Aquellos tiempos
Los humanos mantenemos una relación problemática con el pasado. En la infancia se forja nuestra idea platónica del mundo, que nos sirve para compararla con el presente
Los humanos mantenemos una relación problemática con el pasado. Supongo que es normal. Nuestra idea platónica del mundo, el concepto con el cual comparamos el presente, se forja en la infancia y en la primera juventud: una época generalmente divertida (por mal que lo pase un niño, se divierte como un niño) y exenta de responsabilidades. Sentimos, aunque no seamos conscientes de ello, que las cosas deberían ser como nos parece que eran entonces.
Cuanto más carcamales nos hacemos, más displicentes somos con las novedades. Y más rara nos parece la juventud. Los jóvenes con los que tratamos pueden ser gente formidable con la que nos llevamos de maravilla, pero pensamos que la juventud, en genérico, no es lo que era. O lo que éramos.

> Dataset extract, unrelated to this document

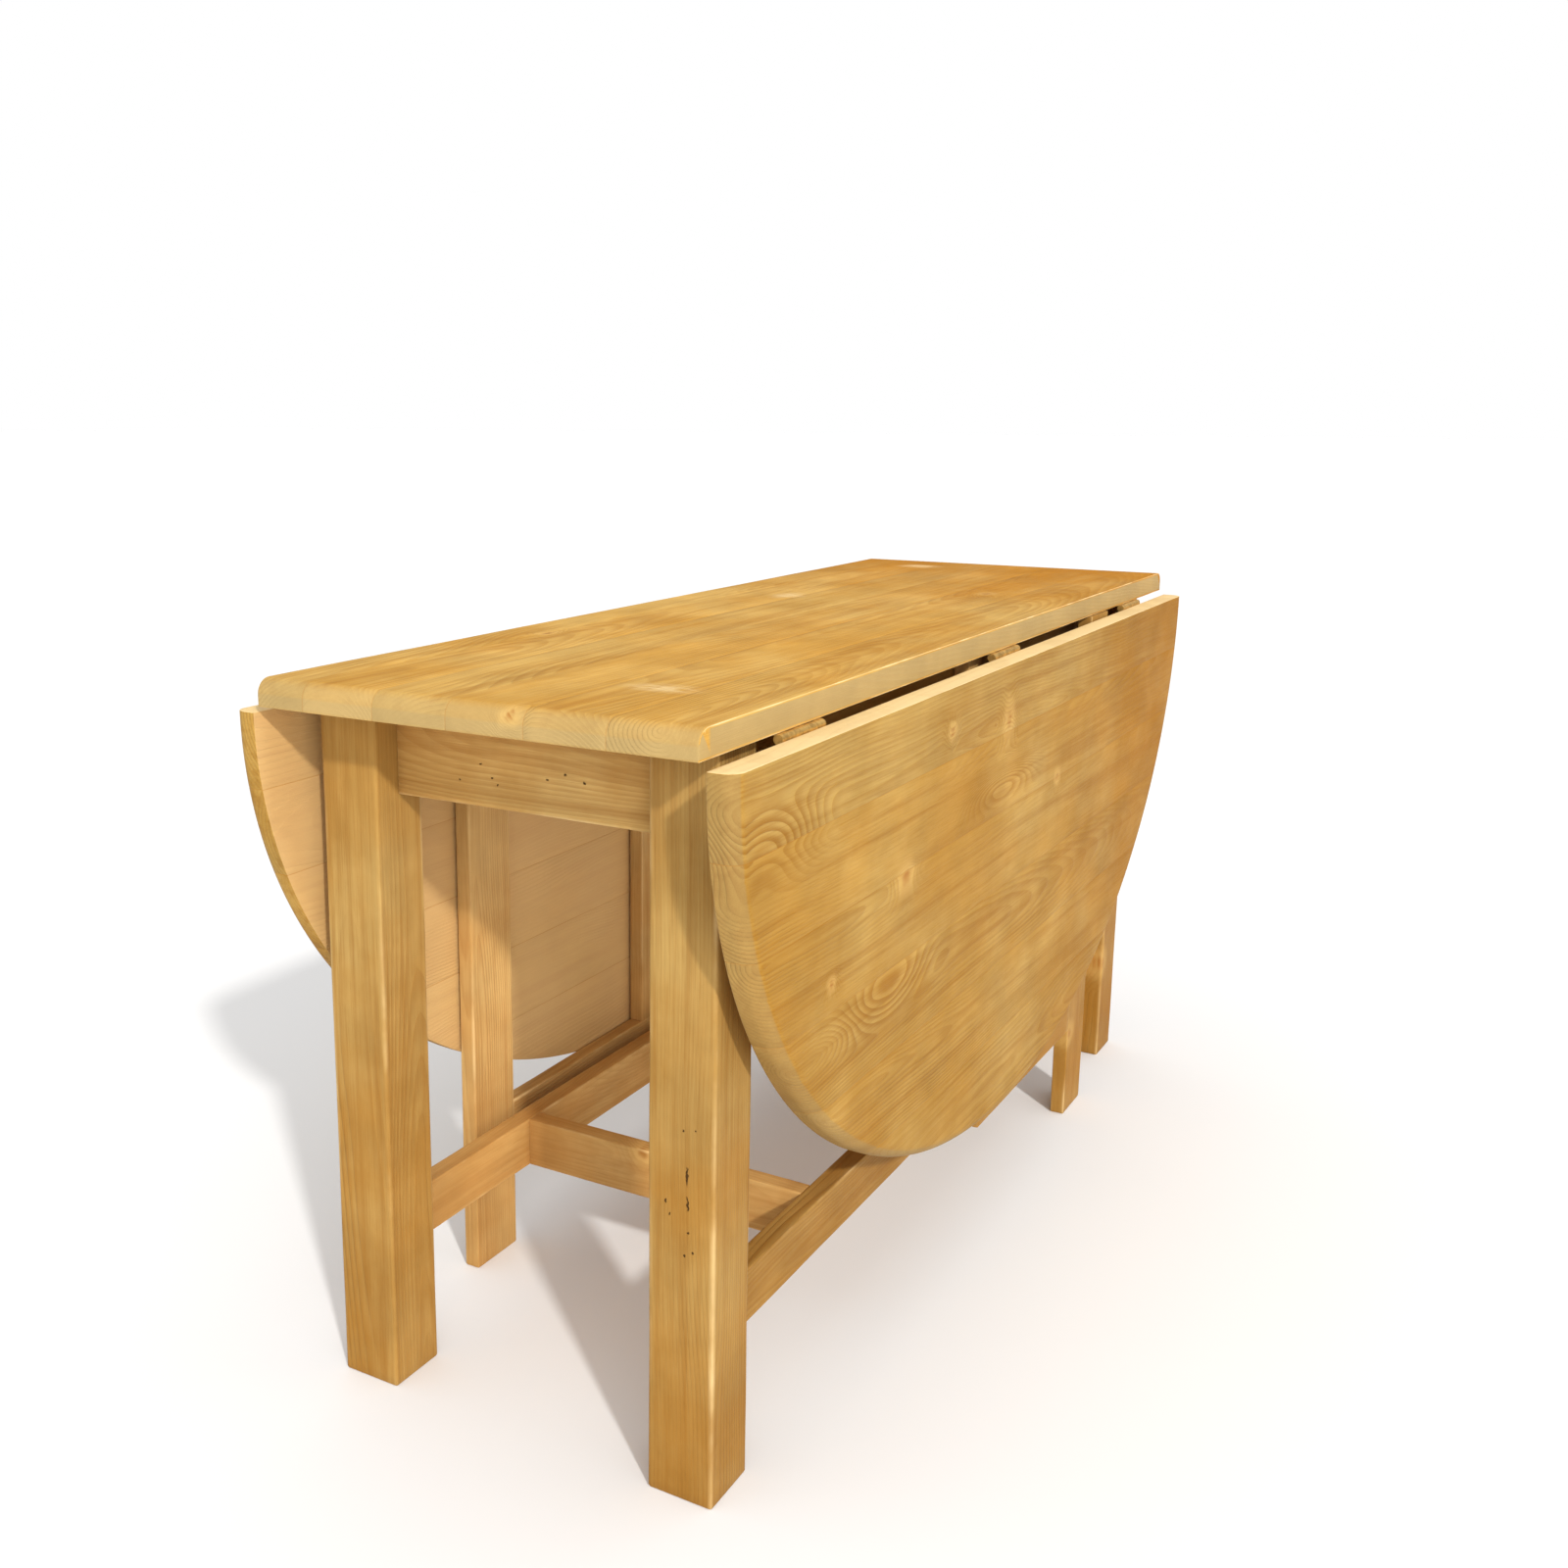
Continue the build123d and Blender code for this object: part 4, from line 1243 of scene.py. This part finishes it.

Resulta que los chicos (y los no tan chicos) de hoy se pasan la vida delante del móvil. Una generación antes, iban a quedarse lelos de tanta pantalla de ordenador. Y antes se idiotizaban ante la tele. Y mucho antes perdíamos el tiempo con las canicas o intercambiábamos pedradas con otros críos. La juventud siempre pierde el tiempo y se echa a perder. Salvo nuestra juventud, claro, que fue distinta. ¿Cómo queremos la ciudad? ¿Cómo queremos el país? Como creemos que era entonces, cuando los políticos eran ilustrados, la gente se saludaba cortésmente por la calle, leíamos muchos libros, no existían las cosas que nos molestan (la corrupción, los extranjeros, los delitos, las autonomías, los gritos, las procesiones, las mezquitas, el fanatismo o lo que sea) y la vida era mejor. Nos hacemos mayores con una Arcadia feliz que nunca existió aferrada al cerebro.
Por razones obvias, converso con frecuencia con periodistas de mi edad. Es decir, medianamente viejos. Casi todos se preguntan por qué la gente dejó de leer periódicos. “Vendíamos un millón el domingo”, suspiran. ¿Qué ocurrió? En parte, que los periodistas y los empresarios hicimos mal las cosas. Fundamentalmente, lo que ocurrió fue que nunca en ningún país, ni en este ni en otro, hubo un millón de personas leyendo periódicos. Compraban el artefacto por razones muy diversas: por las farmacias de guardia, por la cartelera de cine, por el pronóstico del tiempo, por el crucigrama, por los anuncios inmobiliarios, porque venía una sartén de regalo. Leer, lo que se dice leer, se leía como ahora. Eso vale para la prensa y para los libros. Nos aferramos, sin embargo, a nuestra propia Arcadia. Ah, aquellos tiempos, despejados y felices.
Cuanto más carcamales nos hacemos, más displicentes somos con las novedades
En momentos de relativa lucidez, nos angustia que la sociedad repita errores a los que hemos asistido o de los que tenemos algún conocimiento indirecto. Autoritarismos, guerracivilismos, populismos más o menos desenfrenados. Ocurre que la historia avanza así, a saltos irregulares entre la luz y la oscuridad, con poca memoria y bastante furia. Es lo que hay, lo que siempre ha habido.
La sociedad española es una de las más longevas del planeta. Pronto superará, dicen, a la japonesa. No creo que se trate de una cuestión de dieta o de sabiduría vital: algo tendrá que ver el sistema de salud pública. En cualquier caso, la longevidad plantea un par de problemas graves. Uno, cómo pagar nuestras pensiones. Otro, cómo soportarnos, con la pesadez de nuestros tiempos, aquellos tiempos, a cuestas.